»»
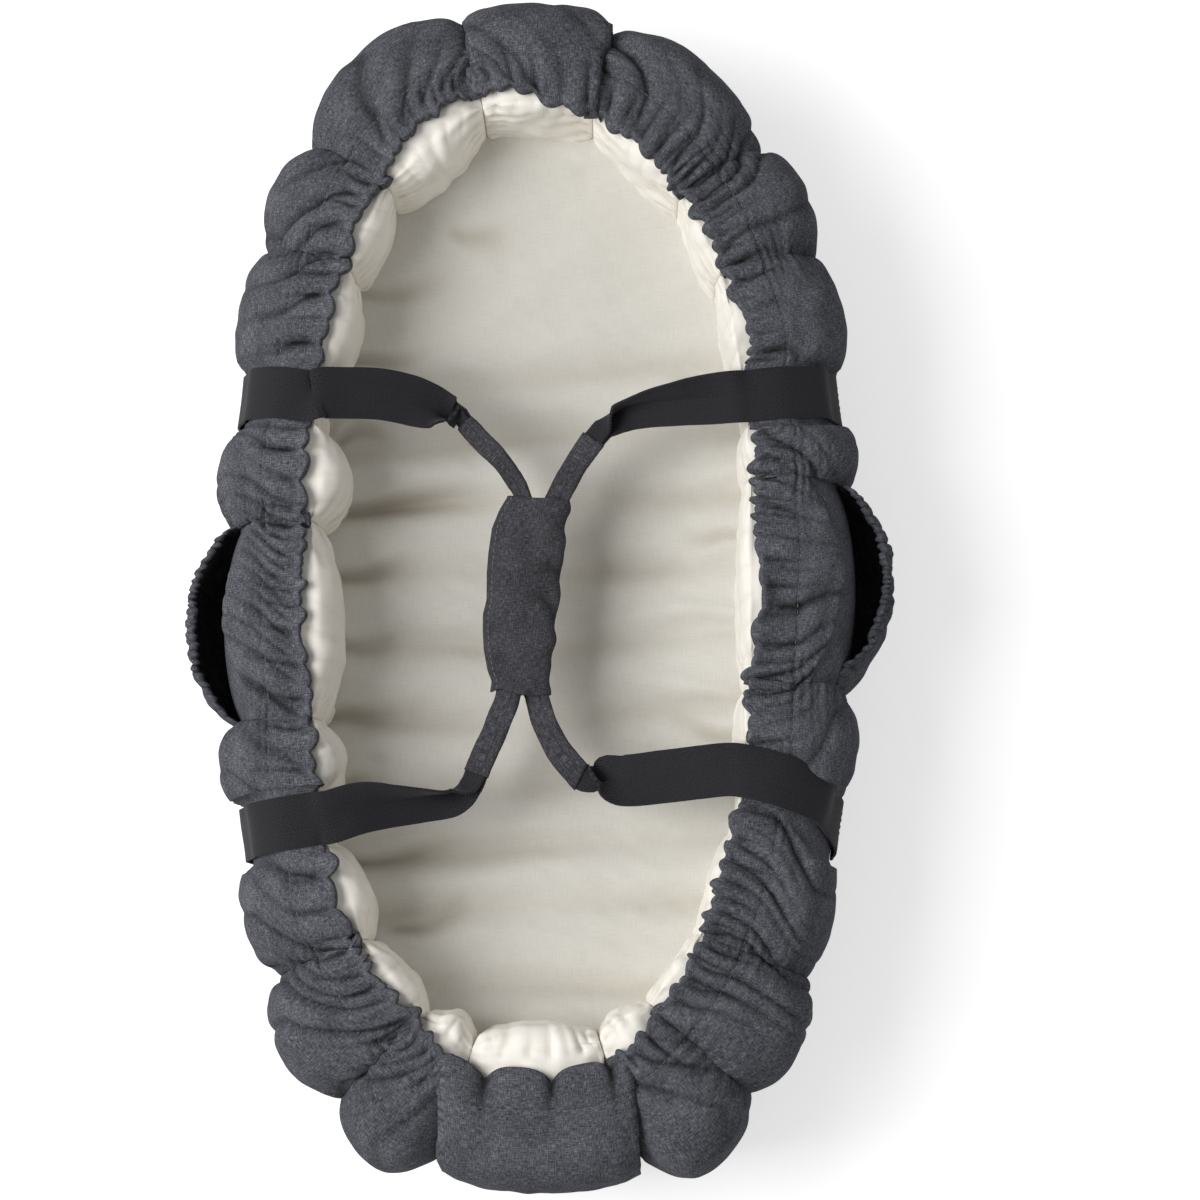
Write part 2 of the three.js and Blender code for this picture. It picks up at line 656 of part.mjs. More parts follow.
function handleStations(route) {
  const curve = new THREE.CatmullRomCurve3(route.map((stop) => stop.place), false, "centripetal");
  const steps = (route.length - 1) * ROUTE_SPLITS;
  const stations = [];
  for (let step = 0; step <= steps; step++) {
    const before = route[Math.floor(step / ROUTE_SPLITS)];
    const after = route[Math.ceil(step / ROUTE_SPLITS)];
    const share = (step % ROUTE_SPLITS) / ROUTE_SPLITS;
    const run = curve.getTangent(step / steps);
    const guide = before.guide.clone().lerp(after.guide, share);
    const up = guide.addScaledVector(run, -guide.dot(run)).normalize();
    const across = new THREE.Vector3().crossVectors(up, run);
    const fold = THREE.MathUtils.lerp(before.fold, after.fold, share);
    stations.push({ origin: curve.getPoint(step / steps), across, up, fold });
  }
  return stations;
}

// The strap's section: flat, or with its one half turned over onto the other
function strapOutline(fold) {
  const turn = (Math.PI * fold) / 3;
  const half = STRAP_WIDTH / 2 - STRAP_BEND;
  const middle = [new THREE.Vector2(half + STRAP_BEND, 0), new THREE.Vector2(STRAP_BEND, 0)];
  let heading = Math.PI;
  for (const length of [STRAP_BEND, STRAP_BEND, half]) {
    heading -= turn;
    const step = new THREE.Vector2(Math.cos(heading) * length, Math.sin(heading) * length);
    middle.push(middle.at(-1).clone().add(step));
  }
  const layers = 2 * STRAP_BEND * Math.sin(Math.PI / 3);
  const shift = new THREE.Vector2((-STRAP_WIDTH / 4) * fold, (-layers / 2) * fold);
  const faceAt = (side) => middle.map((point, index) => {
    const into = point.clone().sub(middle[Math.max(index - 1, 0)]);
    const out = middle[Math.min(index + 1, middle.length - 1)].clone().sub(point);
    const before = index ? into.normalize() : out.clone().normalize();
    const after = index < middle.length - 1 ? out.normalize() : before.clone();
    const square = before.add(after).normalize();
    const bent = index && index < middle.length - 1;
    const stretch = bent ? 1 / Math.cos(turn / 2) : 1;
    const reach = (side * STRAP_THICKNESS * stretch) / 2;
    return new THREE.Vector2(point.x - square.y * reach, point.y + square.x * reach).add(shift);
  });
  return [...faceAt(1), ...faceAt(-1).reverse()];
}

// Grip sleeve: a flattened tube round the folded strap
const FOLDED_HEIGHT = 2 * STRAP_BEND * Math.sin(Math.PI / 3) + STRAP_THICKNESS;
const FOLDED_WIDTH = STRAP_WIDTH / 2 + STRAP_THICKNESS;

function sleeveLoop(clearance) {
  const wide = FOLDED_WIDTH / 2 + clearance;
  const high = FOLDED_HEIGHT / 2 + clearance;
  const low = high * SLEEVE_CORNER_SHARE;
  const short = wide - (high - low);
  const corners = [[wide, low], [short, high], [-short, high], [-wide, low]];
  const mirrored = [[-wide, -low], [-short, -high], [short, -high], [wide, -low]];
  return [...corners, ...mirrored].map(([across, up]) => new THREE.Vector2(across, up));
}

function addHandle(side, upperSeam, lowerSeam, gripAcross) {
  const stations = handleStations(handleRoute(upperSeam, lowerSeam, gripAcross));
  const outlines = stations.map((station) => strapOutline(station.fold));
  addPiece(`${side}_webbing`, sweep(stations, outlines), blackWeb());
  const gripped = stations.filter((station) => station.fold === 1);
  const outer = gripped.map(() => sleeveLoop(SLEEVE_EASE + SLEEVE_WALL));
  const inner = gripped.map(() => sleeveLoop(SLEEVE_EASE));
  addPiece(`${side}_grip_sleeve`, sweepTube(gripped, outer, inner), charcoal());
}

// Sewn end of a strap on the bumper's outer wall, below the place where the strap turns
function addStrapEnd(name, seam) {
  const station = stationAt(seam, 0);
  const lowest = SHOULDER_HEIGHT - ANCHOR_LENGTH;
  const bend = skinLine(station)[3].y;
  const top = SHOULDER_HEIGHT - TOUCH_GAP;
  const heights = [top, bend, lowest];
  const face = (distance) => heights.map((height) => {
    return new THREE.Vector2(skinAcross(station, height) + distance, height);
  });
  const near = STRAP_CLEARANCE;
  const outline = [...face(near + STRAP_THICKNESS), ...face(near).reverse()];
  const along = new THREE.Vector3().crossVectors(UP, station.across);
  const edges = [-STRAP_WIDTH / 2, STRAP_WIDTH / 2].map((shift) => {
    return { ...station, origin: station.origin.clone().addScaledVector(along, shift) };
  });
  addPiece(name, sweep(edges, [outline, outline]), blackWeb());
}

// Wrap: an under layer with its closing edge on the left, and a flap hinged at the right fold
const SLEEVE_HALF_WIDTH = FOLDED_WIDTH / 2 + SLEEVE_EASE + SLEEVE_WALL;
const SLEEVE_HALF_HEIGHT = FOLDED_HEIGHT / 2 + SLEEVE_EASE + SLEEVE_WALL;
const GRIP_REACH_ACROSS = SLEEVE_HALF_WIDTH * Math.cos(gripTilt) + SLEEVE_HALF_HEIGHT * Math.sin(gripTilt);
const GRIP_REACH_UP = SLEEVE_HALF_WIDTH * Math.sin(gripTilt) + SLEEVE_HALF_HEIGHT * Math.cos(gripTilt);
const WRAP_INNER_RIGHT = GRIP_SPACING / 2 + GRIP_REACH_ACROSS + WRAP_EASE;
const WRAP_INNER_LEFT = -WRAP_INNER_RIGHT;
const WRAP_LEFT = WRAP_INNER_LEFT - STRIP_WIDTH - 2 * TOUCH_GAP;
const WRAP_FLOOR = GRIP_HEIGHT - GRIP_REACH_UP - WRAP_EASE;
const WRAP_ROOF = GRIP_HEIGHT + GRIP_REACH_UP + WRAP_EASE;
const CLOSING_GAP = 2 * STRIP_THICKNESS + 3 * TOUCH_GAP;

function thickLine(points, thickness) {
  return [...points, ...offsetLine(points, thickness).reverse()];
}

function wrapStations() {
  const stations = [];
  for (let index = 0; index < WRAP_STATIONS; index++) {
    const share = index / (WRAP_STATIONS - 1);
    const origin = wrapPlace(0, THREE.MathUtils.lerp(-WRAP_LENGTH, WRAP_LENGTH, share) / 2, 0);
    const swell = Math.sin(Math.PI * share) * WRAP_CROWN;
    stations.push({ origin, across: wrapAcross, up: UP, swell });
  }
  return stations;
}

function addWrap() {
  const stations = wrapStations();
  const edge = WRAP_INNER_RIGHT + WRAP_CLOTH / 2;
  const corner = WRAP_CLOTH;
  const back = [
    new THREE.Vector2(WRAP_LEFT, WRAP_FLOOR),
    new THREE.Vector2(WRAP_INNER_LEFT, WRAP_FLOOR),
    new THREE.Vector2(edge - corner, WRAP_FLOOR),
    new THREE.Vector2(edge, WRAP_FLOOR + corner),
    new THREE.Vector2(edge, GRIP_HEIGHT - TOUCH_GAP / 2),
  ];
  addPiece("wrap_back", sweep(stations, stations.map(() => thickLine(back, -WRAP_CLOTH))), charcoal());
  const closed = WRAP_FLOOR + CLOSING_GAP;
  const flaps = stations.map(({ swell }) => {
    const line = [
      new THREE.Vector2(edge, GRIP_HEIGHT + TOUCH_GAP / 2),
      new THREE.Vector2(edge, WRAP_ROOF - corner),
      new THREE.Vector2(GRIP_SPACING / 2, WRAP_ROOF + swell),
      new THREE.Vector2(0, WRAP_ROOF + swell),
      new THREE.Vector2(WRAP_INNER_LEFT, GRIP_HEIGHT + corner),
      new THREE.Vector2(WRAP_INNER_LEFT - TOUCH_GAP, closed),
      new THREE.Vector2(WRAP_LEFT, closed),
    ];
    return thickLine(line, -WRAP_CLOTH);
  });
  addPiece("wrap_flap", sweep(stations, flaps), charcoal());
  const stripLength = WRAP_LENGTH - 2 * STRIP_END_INSET;
  const addStrip = (name, floor) => {
    const strip = new THREE.BoxGeometry(STRIP_WIDTH, stripLength, STRIP_THICKNESS);
    strip.translate(WRAP_LEFT + STRIP_WIDTH / 2, 0, floor + STRIP_THICKNESS / 2);
    strip.rotateZ(-wrapTurn);
    strip.translate(wrapMiddle.x, wrapMiddle.y, 0);
    addPiece(name, strip, hookAndLoop());
  };
  addStrip("loop_strip", WRAP_FLOOR + TOUCH_GAP);
  addStrip("hook_strip", WRAP_FLOOR + 2 * TOUCH_GAP + STRIP_THICKNESS);
}

addPlate("cover_base", (reach) => reach.base, 0, BASE_THICKNESS, charcoal());
addPlate("base_board", (reach) => reach.inner - BOARD_INSET, BUMPER_FOOT, BOARD_THICKNESS, greyBoard());
addPad();
[headChamber, ...leftChambers, footChamber, ...rightChambers].forEach(addChamber);
addCoverPanel("cover_head_panel", [headChamber]);
addCoverPanel("cover_left_wall", leftChambers);
addCoverPanel("cover_foot_panel", [footChamber]);
addCoverPanel("cover_right_wall", rightChambers);
addElastic();
addPocket("left", leftChambers[POCKET_CHAMBER_INDEX]);
addPocket("right", rightChambers[rightChambers.length - 1 - POCKET_CHAMBER_INDEX]);
addStrapEnd("left_strap_end_head", strapSeams[0]);
addStrapEnd("left_strap_end_foot", strapSeams[1]);
addStrapEnd("right_strap_end_head", strapSeams[2]);
addStrapEnd("right_strap_end_foot", strapSeams[3]);
addHandle("left", strapSeams[0], strapSeams[1], -GRIP_SPACING / 2);
addHandle("right", strapSeams[2], strapSeams[3], GRIP_SPACING / 2);
addWrap();

export default lounger;
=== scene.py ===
import math

import bpy
import numpy as np
from mathutils import Matrix, Vector


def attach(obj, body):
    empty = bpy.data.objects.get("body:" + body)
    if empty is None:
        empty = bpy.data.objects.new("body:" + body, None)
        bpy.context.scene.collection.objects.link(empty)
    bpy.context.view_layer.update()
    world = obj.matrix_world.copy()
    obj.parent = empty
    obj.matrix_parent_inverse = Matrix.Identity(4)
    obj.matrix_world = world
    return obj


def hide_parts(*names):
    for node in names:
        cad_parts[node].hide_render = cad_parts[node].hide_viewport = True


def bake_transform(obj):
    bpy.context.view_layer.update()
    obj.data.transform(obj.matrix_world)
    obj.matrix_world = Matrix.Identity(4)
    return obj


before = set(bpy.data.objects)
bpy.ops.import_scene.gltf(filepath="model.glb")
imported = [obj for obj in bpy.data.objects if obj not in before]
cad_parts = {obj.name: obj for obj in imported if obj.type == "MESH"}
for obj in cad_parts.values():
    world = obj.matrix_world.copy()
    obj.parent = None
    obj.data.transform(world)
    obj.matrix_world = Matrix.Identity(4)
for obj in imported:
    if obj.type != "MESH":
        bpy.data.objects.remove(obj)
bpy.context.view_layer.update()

# Sizes in millimetres, the same as the CAD's; a mesh is turned to metres as it is made
MM = 0.001
SPINE_HALF_LENGTH = 380
SPINE_HALF_WIDTH = 193
SPINE_ROUNDNESS = 2.6
SPINE_MIDDLE_Y = -6
SIDE_OUTER_REACH = 38
END_OUTER_REACH = 59
HEM_INSET = 30.5
HEM_CORNER_INSET = 8
SIDE_NEST_INSET = 46
END_NEST_INSET = 49
OUTER_SCALLOP = 14
# How much further each side lobe reaches outward, in the order of the walk: head, left, foot, right
LEFT_LOBE_EXTRAS = [9, 2, 0, 0, 0, 1, 0, 9, 9]
RIGHT_LOBE_EXTRAS = [11, 5, -4, -4, 0, 3, 3, 3, -7]
# How much further each side lobe bulges into the nest, in the same order
LEFT_LOBE_BULGES = [15, 4, 1, 7, 3, 0, 0, 1, 0]
RIGHT_LOBE_BULGES = [0, 0, 0, 0, 1, 0, 1, 6, 14]
STRAP_WIDTH = 38
STRAP_PULL_SHARE = 0.45
STRAP_PULL_REACH = 32
# The cloth comes up from under a strap between these distances from the strap's middle
STRAP_EASE = (STRAP_WIDTH / 2 + 1, STRAP_WIDTH / 2 + 9)
# A slanted strap has turned by this distance down the skin
STRAP_SLANT_LENGTH = 110
CUSP_DEPTH = 4
CROWN_HEIGHT = 181
CROWN_DIP = 13
FOOT_DRAW = 13
FOOT_DRAW_POWER = 1.5
FOOT_DRAW_WAY = np.array([-0.35, -0.94])
HEM_SHIFT = np.array([-4.5, 12])
NEST_SHIFT = np.array([0, 19])
PILLOW_POWER = 0.55
FULL_PILLOW_LENGTH = 62
PANEL_POWER = 0.32
OUTER_SHARES = [[0.8, 0.93], [1, 0.72], [1, 0.4], [0.93, 0.12], [0.6, 0]]
INNER_SHARES = [[0.6, 0], [0.94, 0.2], [1, 0.5], [1.05, 0.72], [1.07, 0.85], [0.93, 0.95], [0.5, 1.005]]
LEFT_SEAM_SHARES = [0.047, 0.166, 0.244, 0.355, 0.45, 0.601, 0.68, 0.782, 0.871, 0.94]
RIGHT_SEAM_SHARES = [0.047, 0.167, 0.249, 0.3545, 0.417, 0.575, 0.672, 0.781, 0.861, 0.936]
UPPER_STRAP_SEAM = 3
LOWER_STRAP_SEAM = 6
POCKET_CHAMBER = 4
COVER_CLOTH = 1
STUFFING_EASE = 0.6
TOUCH_GAP = 0.3
ELASTIC_THICKNESS = 1
HEM_CASING_WIDTH = 26
HEM_FOLD_SHORT = 4
HEM_PLAY = 1.1
BASE_THICKNESS = 2
BOARD_THICKNESS = 3
PAD_MIDDLE_TOP = 84
PAD_SIDE_TOP = 98
PAD_HEAD_TOP = 114
POCKET_DEPTH = 23
POCKET_TOP = 142
POCKET_FULLNESS = 0.6
STRAP_THICKNESS = 1.8
STRAP_CLEARANCE = 0.5
SHOULDER_HEIGHT = 148
ANCHOR_LENGTH = 62
GRIP_HEIGHT = 145
GRIP_SPACING = 17.6
WRAP_LENGTH = 144
WRAP_MIDDLE = np.array([-8, -10])
WRAP_TURN = math.radians(5.9)
# How far the hem's edge stands outward of the even line, at even steps once round from the head over the left
HEM_DRIFTS = [
    4, 6, 7.5, 6, -1, -0.5, -1.5, -2.5, -1, 1, 1.5, -0.5, -0.5, -3, -4, -3, -2, -1, 2, 0.5, -1, 4, 9, 8,
    10, 10, 9, 3, 2, -2, -5, -5.5, -5, -4.5, -3, 1, 2, 0, 3, 5, 6, 1, 0, -3, -6, -9, -9, -7.5,
]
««
**What is asked**. Write the lines again exactly, beginning at the line that has "0, BASE_THICKNESS, charcoal());" and stopping after the line that has "before = set(bpy.data.objects)"; include no other lines.

**Answer in full**.
addPlate("cover_base", (reach) => reach.base, 0, BASE_THICKNESS, charcoal());
addPlate("base_board", (reach) => reach.inner - BOARD_INSET, BUMPER_FOOT, BOARD_THICKNESS, greyBoard());
addPad();
[headChamber, ...leftChambers, footChamber, ...rightChambers].forEach(addChamber);
addCoverPanel("cover_head_panel", [headChamber]);
addCoverPanel("cover_left_wall", leftChambers);
addCoverPanel("cover_foot_panel", [footChamber]);
addCoverPanel("cover_right_wall", rightChambers);
addElastic();
addPocket("left", leftChambers[POCKET_CHAMBER_INDEX]);
addPocket("right", rightChambers[rightChambers.length - 1 - POCKET_CHAMBER_INDEX]);
addStrapEnd("left_strap_end_head", strapSeams[0]);
addStrapEnd("left_strap_end_foot", strapSeams[1]);
addStrapEnd("right_strap_end_head", strapSeams[2]);
addStrapEnd("right_strap_end_foot", strapSeams[3]);
addHandle("left", strapSeams[0], strapSeams[1], -GRIP_SPACING / 2);
addHandle("right", strapSeams[2], strapSeams[3], GRIP_SPACING / 2);
addWrap();

export default lounger;
=== scene.py ===
import math

import bpy
import numpy as np
from mathutils import Matrix, Vector


def attach(obj, body):
    empty = bpy.data.objects.get("body:" + body)
    if empty is None:
        empty = bpy.data.objects.new("body:" + body, None)
        bpy.context.scene.collection.objects.link(empty)
    bpy.context.view_layer.update()
    world = obj.matrix_world.copy()
    obj.parent = empty
    obj.matrix_parent_inverse = Matrix.Identity(4)
    obj.matrix_world = world
    return obj


def hide_parts(*names):
    for node in names:
        cad_parts[node].hide_render = cad_parts[node].hide_viewport = True


def bake_transform(obj):
    bpy.context.view_layer.update()
    obj.data.transform(obj.matrix_world)
    obj.matrix_world = Matrix.Identity(4)
    return obj


before = set(bpy.data.objects)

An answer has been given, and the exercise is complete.